Building a 3D Heart Library
Written on September 30, 2014 by Matthew Bramlet
Creating a Process
Through my interest in congenital cardiac MRI, I have been able to team up with Jump to start working on creating exact replica models of children’s hearts. We’ve been on this journey where we are creating processes that have never existed before, and the innovative part of the Jump lab is this mindset that if it doesn’t exist, we will create it.
It’s been very fun to be a part of this project in which we produce a 3D heart from 2D images. Over the past year we’ve been refining our process. We’ve had challenges, but also successes. We’ve now refined it down to where we can fairly quickly take a heart out of an MRI and put it into our hands.
For example, last week I had two requests for patients that already had MRIs for their actual heart models, and by the end of the week we had the models printed. It’s been a tool that our surgeons are coming to rely on. Even just this morning I was down in the OR taking a model model to the surgeon because he had a question prior to surgery.
The beauty of the whole project is that children with complex heart disease may have only of half of a heart to work with, so when you’re trying to figure out the optimal operation there’s no better way to do so than to actually see the heart and hold it in your hand before attempting the surgery.
Partnering with the NIH 3D Print Exchange
While we are using these models for actual surgical planning – which I think is just a tremendous, incredible use for our patients – there’s also a lot of opportunities for sharing this information with the world in a type of library format. An issue that we’ve identified is that there aren’t anatomic models that describe congenital heart disease, or all the variations of tetralogy of fallot, truncus arteriosus, or total anomalous venous return as examples. It’s all been in pictures and textbooks. To be able to actually hold that model in your hand is a new kind of library – that is what we’re striving to achieve.

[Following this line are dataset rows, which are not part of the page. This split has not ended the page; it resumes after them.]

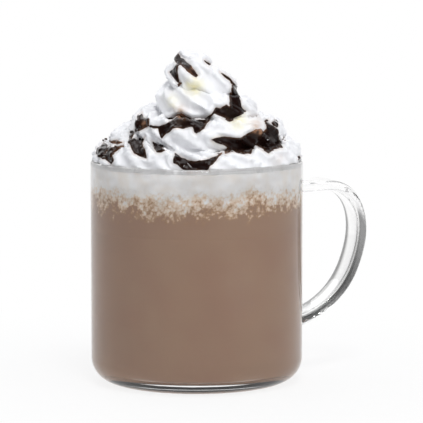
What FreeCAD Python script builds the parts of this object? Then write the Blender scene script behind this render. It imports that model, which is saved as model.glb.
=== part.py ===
"""White chocolate mocha in a clear glass mug, topped with a piped swirl of whipped cream.

Millimetres, +Z up. The origin is the centre of the mug's foot, on the table, and the handle points along +X.
Four pieces stand inside one another: the glass mug, the drink, the milk froth floating on it, and the cream.
"""

import FreeCAD
import Part
import math
import os

from FreeCAD import Vector

# ---- glass mug -------------------------------------------------------------------------------------------
MUG_RADIUS = 42.5
MUG_HEIGHT = 89.0
WALL = 2.6
BASE = 5.5
HEEL_RADIUS = 9.6  # outer rounding between the wall and the foot
INNER_HEEL_RADIUS = 6.5
PUNT_RADIUS = 25.0  # shallow hollow under the foot, inside the ring that touches the table
PUNT_DEPTH = 1.2
INNER_RADIUS = MUG_RADIUS - WALL
MID_WALL = MUG_RADIUS - WALL / 2

# ---- handle: a flat glass strap, bent like an ear ----------------------------------------------------------
HANDLE_WIDTH = 12.8
HANDLE_THICKNESS = 4.6
HANDLE_FLARE = 3.0  # how much wider the strap is where it is melted onto the wall
HANDLE_THICKENING = 0.8
HANDLE_MELT = 0.09  # share of the strap's length over which that extra glass dies away
HANDLE_SQUARENESS = 4.0  # exponent of the strap's superelliptic section
HANDLE_TOP = 77.3  # height of the strap's middle where it leaves the wall
HANDLE_BOTTOM = 21.8
HANDLE_REACH = 72.4  # the strap's middle, furthest from the mug's axis
HANDLE_BENDS = (  # places along the strap's middle: share of the way out, and share of the way down
    (0.0, 0.0),
    (0.34, 0.012),
    (0.68, 0.031),
    (0.85, 0.096),
    (1.0, 0.319),
    (0.94, 0.54),
    (0.76, 0.75),
    (0.425, 0.918),
    (0.0, 1.0),
)
HANDLE_SECTIONS = 21
SECTION_POINTS = 32

# ---- drink, froth and cream in the glass -------------------------------------------------------------------
DRINK_LEVEL = 71.5  # mean height of the uneven edge between drink and froth
FROTH_LEVEL = 81.0  # mean height of the edge between froth and cream
FROTH_LOBES = ((5, 1.3, 0.4), (9, 0.9, 2.1), (14, 0.6, 4.0))  # waves round the glass: count, height, phase
CREAM_LOBES = ((3, 0.8, 1.0), (7, 0.5, 3.3))
LEVEL_STEPS = 30

# ---- cream swirl: a star-shaped rope piped round and round, clockwise as it climbs ---------------------------
PIPING_START = math.radians(-115.0)  # azimuth where each turn of the rope begins
FIRST_TURN = -1.0  # turn 0 ends the ring that lies on the glass's rim, and the spiral climbs from there
LAST_TURN = 3.75
ROPE_RADIUS = 7.0  # half thickness of the rope
ROPE_TAPER = 2.0  # how much thinner it is where the piping ends
RING_RADIUS = 34.3  # from the axis to the middle of the rope, in the ring on the rim
RING_HEIGHT = 90.2
RING_DIP = 2.4  # the ring sinks where its two ends lie over each other
TURN_DRAW_IN = 9.6  # how much closer to the axis each turn of the spiral lies
TURN_RISE = 10.3
SPIRAL_SHIFT = 2.4  # the spiral stands this far off the mug's axis
SHIFT_TURN = 0.87  # towards this part of its turn
RIBS = 6  # points of the nozzle's star
RIB_DEPTH = 0.26  # depth of the grooves between them, as a share of the rope's half thickness
RIB_SWELL = 0.45  # share of that depth by which the points stand out beyond the half thickness
RIB_PITCH = 54.0  # length of rope in which the ribs go once round it
RIB_SHARPNESS = 0.8
FILL = 1.6  # least width of cream that fills the gap between neighbouring turns

# ---- cream: its tip, and its seat in the glass ---------------------------------------------------------------
TIP_FOOT = 120.0  # height where the rope's end starts to draw out into a peak
TIP_RISE = 10.7
TIP_RADIUS = 10.0
TIP_LEAN = 8.4
TIP_LEAN_ANGLE = math.radians(155.0)  # the side that the tip was pulled to, from +X
TIP_FIRST_LEVEL = 3.0
TIP_FULL_LEVEL = 3.65
TOP_LEVEL = 4.3
CREAM_FLOOR = 74.0  # the swirl is built from here up, and cut to the froth and the glass
CREAM_SHOULDER = 83.0  # the ring of rope leaves the glass wall here
OVERHANG = 0.5  # how far the cream hangs over the outside of the rim
BOTTOM_LEVEL = FIRST_TURN - 0.25
AROUND = 104
ROWS_PER_TURN = 24


def revolve_profile(edges):
    """Turns a closed half profile, drawn in the XZ plane, round the Z axis."""
    face = Part.Face(Part.Wire(edges))
    return face.revolve(Vector(0, 0, 0), Vector(0, 0, 1), 360)


def line(x0, z0, x1, z1):
    return Part.makeLine(Vector(x0, 0, z0), Vector(x1, 0, z1))


def arc_about(cx, cz, radius, start_deg, end_deg):
    """Arc in the XZ plane about (cx, cz), angles from +X towards +Z."""
    angles = (start_deg, (start_deg + end_deg) / 2, end_deg)
    points = [
        Vector(cx + radius * math.cos(math.radians(a)), 0, cz + radius * math.sin(math.radians(a)))
        for a in angles
    ]
    return Part.Arc(*points).toShape()


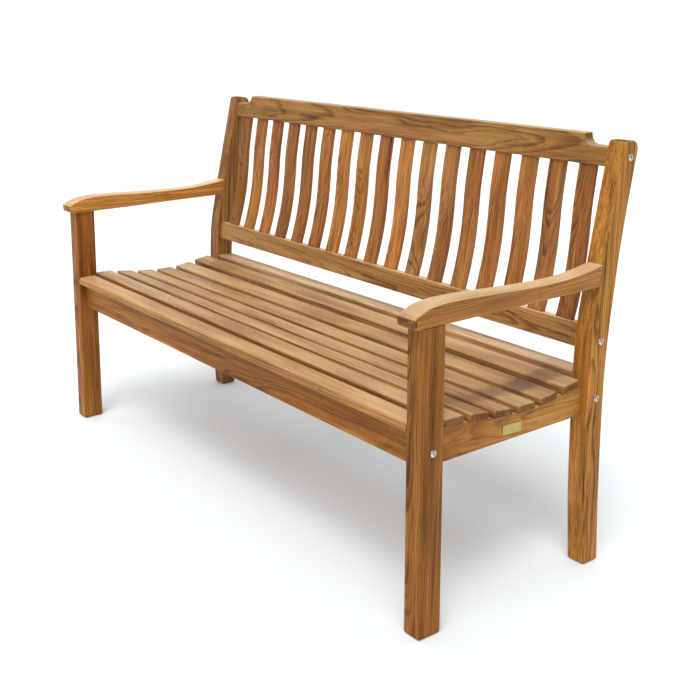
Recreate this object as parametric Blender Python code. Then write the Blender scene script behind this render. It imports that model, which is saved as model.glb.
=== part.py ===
"""Three-seat garden bench in oiled teak: boards, bolts, barrel nuts and a brass plate.

Metres, +Z up. X runs along the bench and the front faces -Y. The origin is on the floor, under the
centre of the bench's box. A depth is measured back from the front legs' front faces, and at_depth
turns it into Y.
"""

from math import atan2, cos, pi, radians, sin, tan

import bmesh
import bpy
import numpy as np
from mathutils import Vector

GAP = 0.0003  # clearance between pieces that touch

# Whole bench
LENGTH = 1.500  # over the legs' outer faces
FRONT_Y = -0.2928  # Y of the front legs' front faces
SIDES = (("left", -1), ("right", 1))

# Legs
LEG_THICK = 0.044
FRONT_LEG_DEPTH = 0.057
ARM_UNDERSIDE = 0.6255
REAR_LEG_TOP = 0.927
REAR_LEG_FRONT = [
    (0.000, 0.4880),
    (0.180, 0.4775),
    (0.320, 0.4762),
    (0.450, 0.4776),
    (0.530, 0.4825),
    (0.590, 0.4930),
    (0.700, 0.5150),
    (0.800, 0.5368),
    (0.927, 0.5650),
]
REAR_LEG_BACK = [
    (0.000, 0.5340),
    (0.180, 0.5290),
    (0.320, 0.5285),
    (0.450, 0.5325),
    (0.530, 0.5400),
    (0.590, 0.5478),
    (0.700, 0.5640),
    (0.800, 0.5830),
    (0.927, 0.6108),
]
REAR_LEG_STATIONS = [REAR_LEG_TOP * i / 16 for i in range(16)]  # heights of its outline's points
REAR_LEG_TOP_RADIUS = (0.009, 0.018)  # its front and rear top corners

# Arms, as (depth, height of the top face) and (depth, width)
ARM_TOP = [
    (-0.0203, 0.6460),
    (-0.0055, 0.6566),
    (0.015, 0.6622),
    (0.045, 0.6662),
    (0.100, 0.6667),
    (0.210, 0.6615),
    (0.310, 0.6585),
    (0.400, 0.6590),
    (0.450, 0.6633),
    (0.509, 0.6720),
]
ARM_WIDTH = [(-0.0203, 0.050), (0.200, 0.050), (0.340, 0.0425), (0.509, 0.0410)]
ARM_NOSE_RADIUS = 0.009
ARM_RUN_IN = 0.010  # how far the arm is drawn on into the leg before its end is cut

# Rails
SIDE_RAIL_OUTER = 0.731
SIDE_RAIL_THICK = 0.025
RAIL_BOTTOM = 0.343
SEAT_DISH = [
    (0.040, 0.4095),
    (0.075, 0.4153),
    (0.118, 0.4138),
    (0.160, 0.4080),
    (0.205, 0.4018),
    (0.255, 0.3970),
    (0.305, 0.3947),
    (0.350, 0.3965),
    (0.400, 0.4030),
    (0.445, 0.4105),
    (0.492, 0.4145),
]
FRONT_RAIL = (0.0218, 0.0478, 0.341, 0.4127)  # depth from and to, height from and to
REAR_SEAT_RAIL = (0.4915, 0.5175, RAIL_BOTTOM, 0.4162)
BEARER_THICK = 0.025
LOWER_RAIL_FOOT = (0.4875, 0.4875)  # depth and height of its front bottom arris
LOWER_RAIL_TALL = 0.0515
LOWER_RAIL_THICK = 0.030
LOWER_RAIL_RAKE = radians(8)
CREST_FRONT = 0.5555  # depth at the bottom of its front face
CREST_HEIGHTS = (0.870, 0.9355)
CREST_THICK = 0.0288
CREST_RAKE = radians(12.4)
CREST_RAISED_HALF = 0.639
COVE_RADIUS = 0.024

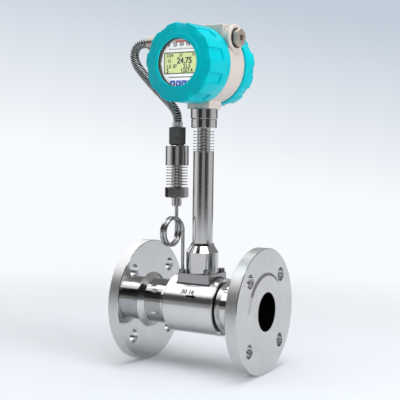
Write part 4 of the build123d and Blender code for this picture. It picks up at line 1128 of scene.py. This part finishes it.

The logistics of how to create the architecture and be able to support having the library online was going to be a big hurdle. Luckily, the NIH 3D Print Exchange happened to come to life at the exact right time. We have been very impressed with their infrastructure, but more importantly their mindset. Speaking with Dr. Hurt at the NIH, it’s clear he understands the significance of taking something you’ve understood for years, printing it out, and holding it in your hands. This method can provide a whole new level of understanding. That’s exactly how we feel about these hearts.
For example, take something as simple as an Atrial Septal Defect (ASD) – something I’ve read about in textbook after textbook and have seen in thousands of echoes. When we printed out an ASD, and I was able to hold it in my hand, I learned something new. We’ve begun the process of taking these perfect examples of pathology, where we have great images, and creating 3D models that we’re now able to put on the NIH 3D Print Exchange that will allow anybody to go online, download the file, and print it out.
Establishing a Collaborative Effort
We hold ourselves to a very high QA standard, because we want people to learn and to use these models as training tools. Our next step is to elevate the project by working with a collaborative group of people and creating a peer review system that provides very accurate anatomic examples of congenital heart disease. We hope to take the benefit of the 3D modeling resources that we have available here at Jump and to make it available to anybody that’s willing to learn through the work the NIH is doing with the 3D Print Exchange.
Right now we have several hearts up on the website – two pathologic specimens that were designed for the library. Those were from patients with ideal images that demonstrated the specific anatomic detail. We have also included a brief description file on the website. Also on the Print Exchange are some of our research hearts. These hearts were designed to show certain elements that are useful in surgeries, but are not fully detailed.
By having these hearts on the 3D Print exchange as we move forward, we will be able to reference them when we present at scientific meetings. They also provide a reference point if we decide to conduct research with those specific hearts. I think the work that the Print Exchange is doing is going to explode overnight at some point. There’s a lot of potential there, and while the project is still in its infancy, it contains tremendous molecular biology (more than what I care to know). We really see a lot of potential for the future of the NIH 3D Print Exchange and medical or anatomic libraries.
Now that we’ve opened this Pandora’s box we’re not getting out of it.
Dr. Matthew Bramlet is the lead investigator for Advanced Imaging and Modeling at Jump. He specializes in children with congenital heart disease. In his role as the Director of Congenital Cardiac MRI at Children’s Hospital of Illinois, Dr. Bramlet combined the program’s resources with those at Jump to pioneer anatomically accurate 3D congenital heart models.
This expertise has led to Dr. Bramlet becoming a curator with the NIH 3D Print Exchange’s Heart Library, a nationwide collaborative effort to improve the education and understanding of congenital cardiac anatomy. He is also an Assistant Professor of Pediatrics in the Pediatric Cardiology department at the University of Illinois College of Medicine at Peoria.